Implementation Decisions

  • Render to markdown that gets committed into the tree whenever test cases are updated. No one should have to run anything to understand what's going on!
    • We're writing and committing to markdown since this allows for a relatively human-readable, diff-friendly output format, but that it can also be easily rendered to HTML.
  • Graphs will be rendered to graphviz "dot" syntax which is what will be incorporated into the markdown.
    • mermaid is another great diagram format with the advantage of easier dynamic rendering from its source syntax (no WASM), but we're making a deep commitment to graphviz and its sophisticated clustering and table rendering support. (In particular, the underlying dagre layout engine that was used by mermaid last time I checked was notably less powerful for my specific searchfox use-cases and development at that time had ceased.) So the choice of graphviz should allow more sophisticated diagrams that can potentially reuse in-tree code.
  • Ensure the generated markdown files can be viewed with their diagrams starting from github. This may mean that we add an mdbook gh-pages setup.
    • I'm fine if there's a little bit of manual effort required to keep this up-to-date initially. Specifically having to run a make command in the VM followed by some shell script outside the VM is an acceptable first step.
    • Part of my rationale on this is that ideally we'll start having searchfox index itself, hosted on, and in that case that would be the step that we do the markdown rendering, in which case the github pages automation would be moot and potentially need to be removed.

Desired Output

  • Graph of the pipeline topology; nice-to-have if we can hack things up so that clicking on the pipeline nodes jumps to the presumable heading anchor.
  • Indication of what server actions were taken at each step. Ideally this could be done by integrating tokio tracing so that additional tracing instrumentation would show up automatically-ish.
  • Stable JSON dump of the pipeline state after each step of the pipeline. We already have representations for all values already, so this is probably the easiest part, modulo perhaps some refactoring to avoid code duplication.

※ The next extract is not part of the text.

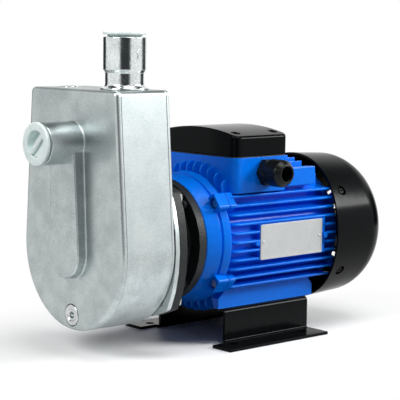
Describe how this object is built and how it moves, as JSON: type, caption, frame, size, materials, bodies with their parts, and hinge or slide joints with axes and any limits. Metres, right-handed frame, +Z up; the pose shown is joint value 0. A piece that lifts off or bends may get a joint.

So I think the way this is going to go is:

  • Straightforward "tracing" logging with idiomatic spans and events.
    • We'll just log the graphviz "dot" representation of the pipeline as a field. It can be made conditional on some kind of flag in the future if it turns out to be expensive. (We might be able to get laziness for free if we have the "dot" diagram be the debug rep so if there's no subscriber the debug formatter won't be called.)
  • We'll accumulate the log using the standard "tracing_subscriber" "fmt" JSON subscriber within a with_default call.
  • We throw the JSON blob at templating and maybe we give it some custom filters/tags/blocks and it outputs our markdown.
    • While thinking about the various options for handling more complicated HTML presentation issues like presenting object (field) layouts (ex: nsINode, mozilla::dom::Element) it seemed like we might do well to adopt a templating language that we can both run on the server and locally on the client.
      • My motivation was primarily about making it easier to get test coverage for UI related features like "what will a contextmenu show for this symbol on this line" without involving webdriver. If we used a (powerful) templating language that could be shared between the client and searchfox-tool, that would make things easy. In the end, I don't think the menu use-case makes sense (and in fact we had moved away from a nunjucks generated template in the front-end that had come from DXR), but it does look like liquid is probably the right templating solution for when we need templating.
      • In particular, I think liquid's inclusion of control flow mechanisms would be helpful as opposed to handlebars' approach, which is the other rust templating engine that also has a JS implementation available.
      • I have no underlying desire to change any of our HTML generation to using liquid. It's not something I'd rule out, but my thinking is that liquid is more of an alternative than adopting something like and having a bunch of JS and web components running in the front-end. Despite, or perhaps because of, the massive searchfox fancy branch react-based prototype, I'm very much a fan of the current small vanilla JS codebase and how (pre)cache-able server rending can help us keep latencies low and allow the HTML parser to do much of its work off the main thread.
Depends on: 1763241

A follow-up PR will land in the next few days to improve the quality of the explanations and check them into the tree.

The linked pull request and the followup were merged. Can this bug be closed?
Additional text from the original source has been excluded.